#### Task
Quote the entries below from the line with "for i, side" through the line with "for body, members", both ends included, and only those lines.
— start of Input for this task —
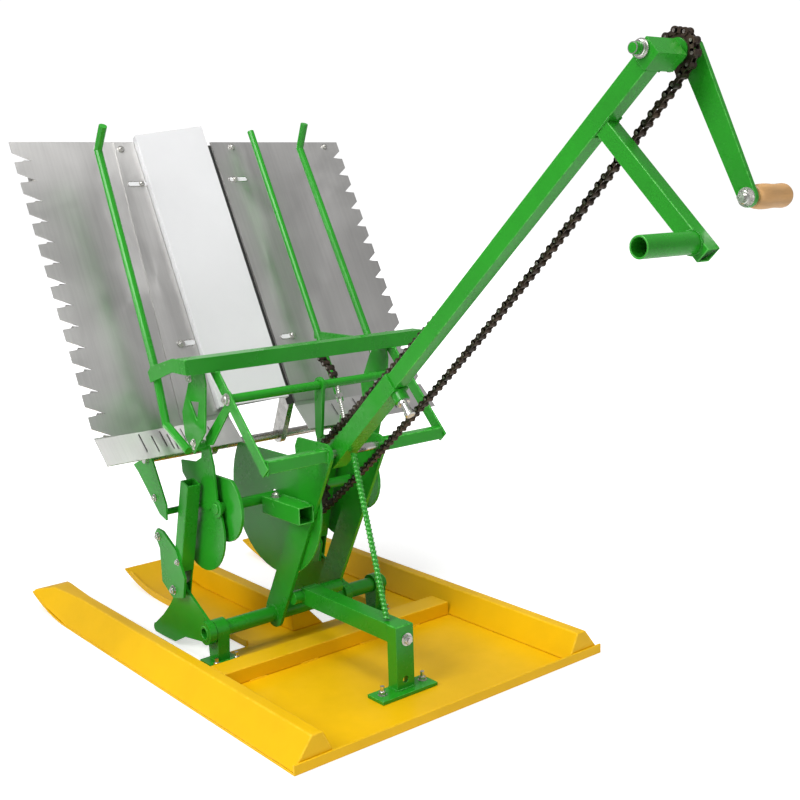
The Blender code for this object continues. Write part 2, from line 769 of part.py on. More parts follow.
def make_hanger(name, y):
    """Flat bar from the top bar to the support tube, with its feed-tube boss."""
    top = (BAR_X[0] + 0.021, BAR_Z[0] - GAP)
    foot = LEG_TOP
    heading = (Vector(foot) - Vector(top)).normalized()
    across = Vector((-heading.y, heading.x)) * 0.0095
    a, b = Vector(top), Vector(foot) + heading * 0.010
    outline = [(a.x - 0.0125, a.y), (a.x + 0.0125, a.y), tuple(b + across), tuple(b - across)]
    bar = plate(name, outline, y, y + HANGER_T, green())
    boss = plate("boss", circle(FEED_TUBE, 0.013), y, y + HANGER_T, green())
    tail = plate("tail", [(0.080, 0.402), (0.096, 0.399), (0.040, 0.338), (0.024, 0.336), (0.022, 0.348)],
                 y, y + HANGER_T, green())
    join(bar, boss, tail)
    return bar


def make_shield(name, y):
    """Plate with a three-cornered window that hangs under the top bar's end."""
    top = BAR_Z[0] - GAP
    outline = [(0.020, top), (0.008, 0.432), (-0.018, 0.382), (-0.014, 0.345), (0.000, 0.330),
               (0.009, 0.322), (0.045, 0.360), (0.054, 0.430), (0.050, top)]
    shield = plate(name, outline, y, y + PLATE_T, green())
    window = plate("window", [(0.006, 0.400), (0.032, 0.402), (0.024, 0.374)], y - 0.02, y + 0.02, green())
    cut(shield, window)
    return shield


def make_support_tube(name, y_low, y_high):
    x, z = LEG_TOP
    half = SUPPORT_SIZE / 2

    def section(size):
        return [(x - size, z - size), (x + size, z - size), (x + size, z + size), (x - size, z + size)]

    outer = [[(a, y, b) for a, b in section(half)] for y in (y_low, y_high)]
    inner = [[(a, y, b) for a, b in section(half - 0.002)] for y in (y_low, y_high)]
    return ring_between(name, outer, inner, green())


def make_feed_tube():
    return round_tube("feed_tube", FEED_TUBE, FEED_TUBE_R, 0.004,
                      HANGER_Y[0] + HANGER_T + GAP, HANGER_Y[1] - GAP, green())


def shaft_plate_y(row_y):
    """Left face of the plate that carries the drive shaft beside a row."""
    return row_y + ARM_WIDTH / 2 + 0.0055


def make_shaft_plate(name, row_y, seat):
    """Plate with a half-moon cheek, and a spacer to the shield's face."""
    y = shaft_plate_y(row_y)
    outline = [(-0.066, 0.299), (-0.022, 0.303), (-0.004, 0.312), (0.002, 0.340), (0.018, 0.340), (0.030, 0.304),
               (0.034, 0.256), (0.028, 0.244), (0.006, 0.234), (-0.012, 0.236), (-0.064, 0.280)]
    side = plate(name, outline, y, y + PLATE_T, green())
    join(side, plate("eye", circle(DRIVE, 0.014), y, y + PLATE_T, green()))
    join(side, plate("cheek", arc(CHEEK, CHEEK_R, 150, 400, 22),
                     y + PLATE_T - 0.0001, y + 2 * PLATE_T, green()))
    bore(side, DRIVE, DRIVE_R + GAP, y - 0.02, y + 0.02)
    ends = (seat, y + 0.001) if seat < y else (y + 0.001, seat)
    return join(side, round_bar("spacer", (0.010, 0.332), 0.006, ends[0], ends[1], steel(), 16))


def make_socket_stub():
    y_high = LEG_Y[0] - GAP
    start, end = (0.042, 0.236), (0.140, 0.236)
    return box_tube("socket_stub", start, end, y_high - 0.013, 0.026, 0.026, 0.002, green())


# ---------------------------------------------------------------- tray
def tray_point(share, lift):
    """(x, z) on the tray's plane; lift is towards the operator."""
    top, fold = Vector(TRAY_TOP), Vector(TRAY_FOLD)
    heading = (fold - top).normalized()
    front = Vector((-heading.y, heading.x))
    return tuple(top + (fold - top) * share + front * lift)


def serrated_edge(y_edge, sign, teeth, depth):
    """(share, y) points of a saw-tooth edge from the head to the fold."""
    points = []
    for i in range(teeth):
        start, end = i / teeth, (i + 1) / teeth
        points.append((start, y_edge))
        points.append((start + (end - start) * 0.54, y_edge))
        points.append((end - (end - start) * 0.06, y_edge - sign * depth))
    points.append((1.0, y_edge))
    return points


def make_sheet(name, y_span, toothed_side):
    """Stainless sheet with one saw-tooth edge, folded forward at its foot."""
    y_low, y_high = y_span
    if toothed_side < 0:
        edge = serrated_edge(y_low, -1, 14, 0.027)
        other = y_high
    else:
        edge = serrated_edge(y_high, 1, 14, 0.019)
        other = y_low
    outline = edge + [(1.0, other), (0.0, other)]
    rings = []
    for lift in (0.0, TRAY_T):
        rings.append([(tray_point(s, lift)[0], y, tray_point(s, lift)[1]) for s, y in outline])
    return join(loft(name, rings, stainless()), lip(y_span))


def lip(y_span):
    """Folded shelf at the foot of a sheet."""
    start, end = Vector(TRAY_FOLD), Vector(TRAY_LIP)
    heading = (end - start).normalized()
    front = Vector((-heading.y, heading.x)) * TRAY_T
    slope = (Vector(TRAY_FOLD) - Vector(TRAY_TOP)).normalized()
    face = Vector((-slope.y, slope.x)) * TRAY_T
    back = start - slope * 0.002
    outline = [tuple(back + face * 0.1), tuple(start + face * 0.1), tuple(end), tuple(end + front),
               tuple(start + front * 0.9), tuple(back + face * 0.9)]
    return plate("lip", outline, y_span[0] + 0.0001, y_span[1] - 0.0001, stainless())


def make_panel():
    """White centre cover, a shallow channel with a slanted head."""
    y_low, y_high = PANEL
    wall = 0.0015
    rings = []
    for low_share, high_share in ((-0.012, -0.049), (0.97, 0.97)):
        spots = ((0.0, y_low), (PANEL_PROUD, y_low), (PANEL_PROUD, y_high), (0.0, y_high),
                 (0.0, y_high - wall), (PANEL_PROUD - wall, y_high - wall), (PANEL_PROUD - wall, y_low + wall), (0.0, y_low + wall))
        ring = []
        for lift, y in spots:
            across = (y - y_low) / (y_high - y_low)
            x, z = tray_point(low_share + (high_share - low_share) * across, lift + TRAY_T + GAP)
            ring.append((x, y, z))
        rings.append(ring)
    return loft("tray_panel", rings, white())


def make_tray_rail(name, share, shoes=()):
    """Square bar behind the sheets that ties them together."""
    size = 0.014
    heading = (Vector(TRAY_FOLD) - Vector(TRAY_TOP)).normalized()
    front = Vector((-heading.y, heading.x))
    near = Vector(tray_point(share, -GAP))
    outline = [near, near - front * size, near - front * size + heading * size, near + heading * size]
    rail = plate(name, [tuple(p) for p in outline], LEFT_SHEET[0] + 0.02, RIGHT_SHEET[1] - 0.02, steel())
    return join(rail, *shoes) if shoes else rail


def rear_plate_y(side):
    """Left face of the plate at an end of the slide rail."""
    if side < 0:
        return LEFT_ROW_Y - ARM_WIDTH / 2 - PLATE_T - 0.011
    return SHIELD_Y[1] - GAP - PLATE_T


def make_slide_rail():
    low, high = rear_plate_y(-1) - 0.006, rear_plate_y(1) + PLATE_T + 0.006
    return round_bar("slide_rail", SLIDE_RAIL, SLIDE_R, low, high, steel())


def make_rear_plates():
    """Plates that carry the slide rail behind the tray."""
    left = [(-0.142, 0.286), (-0.127, 0.276), (-0.066, 0.222), (-0.046, 0.216), (-0.044, 0.240), (-0.084, 0.312)]
    right = [(-0.104, 0.300), (-0.062, 0.256), (0.010, 0.250), (0.036, 0.330), (0.036, 0.362), (0.026, 0.362),
             (0.012, 0.300), (-0.088, 0.316)]
    for name, y, outline in (("left_rear_plate", rear_plate_y(-1), left),
                             ("right_rear_plate", rear_plate_y(1), right)):
        side = plate(name, outline, y, y + PLATE_T, green())
        join(side, plate("eye", circle(SLIDE_RAIL, 0.0135), y, y + PLATE_T, green()))
        if y < 0:
            seat = shaft_plate_y(LEFT_ROW_Y) + PLATE_T - GAP
            join(side, round_bar("stub", (-0.054, 0.227), 0.005, y + 0.001, seat, steel(), 16))
        bore(side, SLIDE_RAIL, SLIDE_R + GAP, y - 0.02, y + 0.02)


def tray_shoe(y):
    """Shoe behind the sheets that slides on the rail."""
    eye = arc(SLIDE_RAIL, 0.013, 150, 330, 10)
    high, low = tray_point(0.90, -GAP), tray_point(0.975, -GAP)
    outline = eye + [low, high]
    shoe = plate("shoe", outline, y, y + 0.010, black())
    bore(shoe, SLIDE_RAIL, SLIDE_R + 0.0005, y - 0.02, y + 0.03)
    return shoe


def make_guide_rods():
    """Rods that hold the seedling mats down on the sheets."""
    left, right = ROD_Y
    for name, y, path in (
        ("left_guide_rod", left,
         ((-0.158, 0.796), (-0.1804, 0.762), (-0.0454, 0.445), (-0.022, 0.366), (0.040, 0.336))),
        ("right_guide_rod", right,
         ((-0.166, 0.803), (-0.1825, 0.764), (-0.003, 0.445), (0.017, 0.410), (0.040, 0.370))),
    ):
        rod(name, [(x, y, z) for x, z in path], ROD_R, green())
    top, low = tray_point(0.0, 0.036), tray_point(1.03, 0.036)
    middle = rod("middle_guide_rod",
                 [(top[0], MIDDLE_ROD_Y, top[1]), (low[0], MIDDLE_ROD_Y, low[1])], MIDDLE_ROD_R, green())
    strut_z = sum(BAR_Z) / 2
    spot = tray_point((TRAY_TOP[1] - strut_z) / (TRAY_TOP[1] - TRAY_FOLD[1]), 0.036)
    strut = block("strut", (spot[0] - 0.002, BAR_X[0] - GAP), (MIDDLE_ROD_Y - 0.003, MIDDLE_ROD_Y + 0.003),
                  (strut_z - 0.002, strut_z + 0.010), green())
    join(middle, strut)


def make_feed_lever():
    """Lever on the feed tube, under the mast sleeve."""
    low = -0.012
    head = arc(FEED_TUBE, 0.012, -40, 200, 10)
    foot = arc((0.083, 0.338), 0.008, 190, 330, 5)
    lever = plate("feed_lever", head + foot, low, low + 0.005, green())
    return bore(lever, FEED_TUBE, FEED_TUBE_R + GAP, low - 0.01, low + 0.02)


# ---------------------------------------------------------------- build
def clear_scene():
    for obj in list(bpy.data.objects):
        bpy.data.objects.remove(obj)


def build():
    clear_scene()
    make_deck()
    make_rails()
    make_cross_beam()
    make_post()
    make_link_bar()
    make_cross_tube()
    make_tube_bracket("left_tube_bracket", -0.1735, -0.1885)
    make_tube_bracket("right_tube_bracket", 0.124, 0.100)
    make_leg("left_leg", LEG_Y[0])
    make_leg("right_leg", LEG_Y[1])
    make_leg_bolt()
    make_mast()
    make_head()
    make_drop_bar()
    make_grip_tube()
    make_brace_rod()
    make_crank()
    make_sprocket("crank_sprocket", HEAD, SMALL_TEETH, CRANK_SHAFT_R + GAP)
    make_chain()
    make_drive()
    make_guard()
    for side, row_y in (("left", LEFT_ROW_Y), ("right", LEFT_ROW_Y + ROW_SPACING)):
        make_crank_disc(side + "_crank_disc", row_y)
        make_arm(side + "_planting_arm", row_y)
        make_claw(side + "_claw", row_y)
        make_rocker(side + "_rocker", row_y)
    make_shaft_plate("left_shaft_plate", LEFT_ROW_Y, SHIELD_Y[0] + PLATE_T + GAP)
    make_shaft_plate("right_shaft_plate", LEFT_ROW_Y + ROW_SPACING, SHIELD_Y[1] - GAP)
    make_socket_stub()
    make_top_bar()
    for i, side in enumerate(("left", "right")):
        make_hanger(side + "_hanger", HANGER_Y[i])
        make_shield(side + "_shield", SHIELD_Y[i])
    make_support_tube("left_support_tube", HANGER_Y[0] + HANGER_T + GAP, LEG_Y[0] - GAP)
    make_support_tube("right_support_tube", LEG_Y[1] + LEG_T + GAP, HANGER_Y[1] - GAP)
    make_feed_tube()
    make_feed_lever()
    make_slide_rail()
    make_rear_plates()
    make_sheet("left_tray_sheet", LEFT_SHEET, -1)
    make_sheet("right_tray_sheet", RIGHT_SHEET, 1)
    make_tray_rail("tray_upper_rail", 0.10)
    make_tray_rail("tray_lower_rail", 0.92, [tray_shoe(-0.098), tray_shoe(0.030)])
    make_panel()
    make_guide_rods()


build()
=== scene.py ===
"""Looks of a hand-cranked two-row paddy transplanter, laid out as panels and operators."""

import json
import math

import bmesh
import bpy
from mathutils import Matrix, Vector

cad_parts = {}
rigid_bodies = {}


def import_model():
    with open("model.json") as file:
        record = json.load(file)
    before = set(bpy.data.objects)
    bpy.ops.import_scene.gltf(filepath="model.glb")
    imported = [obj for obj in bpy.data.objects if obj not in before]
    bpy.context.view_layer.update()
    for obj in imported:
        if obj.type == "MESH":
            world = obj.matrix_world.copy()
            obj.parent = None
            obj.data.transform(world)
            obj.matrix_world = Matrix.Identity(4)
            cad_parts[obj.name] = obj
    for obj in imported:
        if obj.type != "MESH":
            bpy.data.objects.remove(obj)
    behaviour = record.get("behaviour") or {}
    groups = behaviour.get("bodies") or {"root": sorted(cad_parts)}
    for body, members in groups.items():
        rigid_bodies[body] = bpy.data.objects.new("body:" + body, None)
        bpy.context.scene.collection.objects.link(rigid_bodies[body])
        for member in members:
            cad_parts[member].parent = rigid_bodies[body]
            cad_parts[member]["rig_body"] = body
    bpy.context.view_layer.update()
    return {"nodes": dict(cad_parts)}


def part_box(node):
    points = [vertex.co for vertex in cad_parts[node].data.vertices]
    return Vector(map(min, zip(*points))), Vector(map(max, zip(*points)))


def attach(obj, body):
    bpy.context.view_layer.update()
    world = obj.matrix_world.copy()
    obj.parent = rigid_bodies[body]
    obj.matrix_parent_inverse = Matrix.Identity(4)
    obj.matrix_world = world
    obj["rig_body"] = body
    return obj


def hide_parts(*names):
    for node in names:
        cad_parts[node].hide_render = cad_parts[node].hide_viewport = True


bl_info = {
    "name": "Paddy Transplanter Looks",
    "version": (1, 0, 0),
    "blender": (4, 5, 0),
    "location": "View3D > Sidebar > Transplanter",
    "description": "Paint, chain, fasteners, welds and tray details of a hand-cranked transplanter",
    "category": "Object",
}

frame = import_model()


# ------------------------------------------------------- places from the CAD
def middle(node):
    """Centre of a CAD node's box."""
    low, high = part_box(node)
    return (low + high) / 2


HEAD = middle("crank_sprocket")
DRIVE = middle("drive_sprocket")
LEG_BOLT = middle("leg_bolt")
CROSS = middle("cross_tube")
FEED = middle("feed_tube")
BEARING = middle("head_bearing")
MAST_LINE = (Vector((LEG_BOLT.x, 0, LEG_BOLT.z)), Vector((BEARING.x, 0, BEARING.z)))
MAST_REACH = (MAST_LINE[1] - MAST_LINE[0]).length
MAST_MID_Y = middle("mast_bar").y
MAST_HALF = 0.0110           # half the depth of the mast tube
SHEET_FACE = 0.0015          # height of the sheets' face over the line from head to fold
SHEET_LOW, SHEET_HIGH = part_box("left_tray_sheet")
LIP_RUN = Vector((0.0365, 0, -0.0328))
TRAY_HEAD = Vector((SHEET_LOW.x, 0, SHEET_HIGH.z))
TRAY_FOLD = Vector((SHEET_HIGH.x, 0, SHEET_LOW.z)) - LIP_RUN


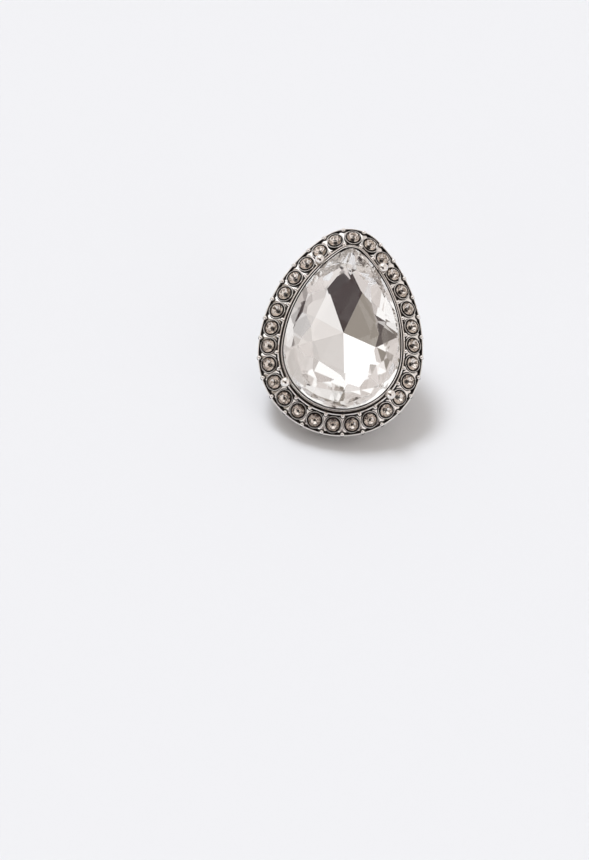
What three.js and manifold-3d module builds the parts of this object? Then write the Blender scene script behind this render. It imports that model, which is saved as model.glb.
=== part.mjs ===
— end of Input for this task —
#### Solution to this task
    for i, side in enumerate(("left", "right")):
        make_hanger(side + "_hanger", HANGER_Y[i])
        make_shield(side + "_shield", SHIELD_Y[i])
    make_support_tube("left_support_tube", HANGER_Y[0] + HANGER_T + GAP, LEG_Y[0] - GAP)
    make_support_tube("right_support_tube", LEG_Y[1] + LEG_T + GAP, HANGER_Y[1] - GAP)
    make_feed_tube()
    make_feed_lever()
    make_slide_rail()
    make_rear_plates()
    make_sheet("left_tray_sheet", LEFT_SHEET, -1)
    make_sheet("right_tray_sheet", RIGHT_SHEET, 1)
    make_tray_rail("tray_upper_rail", 0.10)
    make_tray_rail("tray_lower_rail", 0.92, [tray_shoe(-0.098), tray_shoe(0.030)])
    make_panel()
    make_guide_rods()


build()
=== scene.py ===
"""Looks of a hand-cranked two-row paddy transplanter, laid out as panels and operators."""

import json
import math

import bmesh
import bpy
from mathutils import Matrix, Vector

cad_parts = {}
rigid_bodies = {}


def import_model():
    with open("model.json") as file:
        record = json.load(file)
    before = set(bpy.data.objects)
    bpy.ops.import_scene.gltf(filepath="model.glb")
    imported = [obj for obj in bpy.data.objects if obj not in before]
    bpy.context.view_layer.update()
    for obj in imported:
        if obj.type == "MESH":
            world = obj.matrix_world.copy()
            obj.parent = None
            obj.data.transform(world)
            obj.matrix_world = Matrix.Identity(4)
            cad_parts[obj.name] = obj
    for obj in imported:
        if obj.type != "MESH":
            bpy.data.objects.remove(obj)
    behaviour = record.get("behaviour") or {}
    groups = behaviour.get("bodies") or {"root": sorted(cad_parts)}
    for body, members in groups.items():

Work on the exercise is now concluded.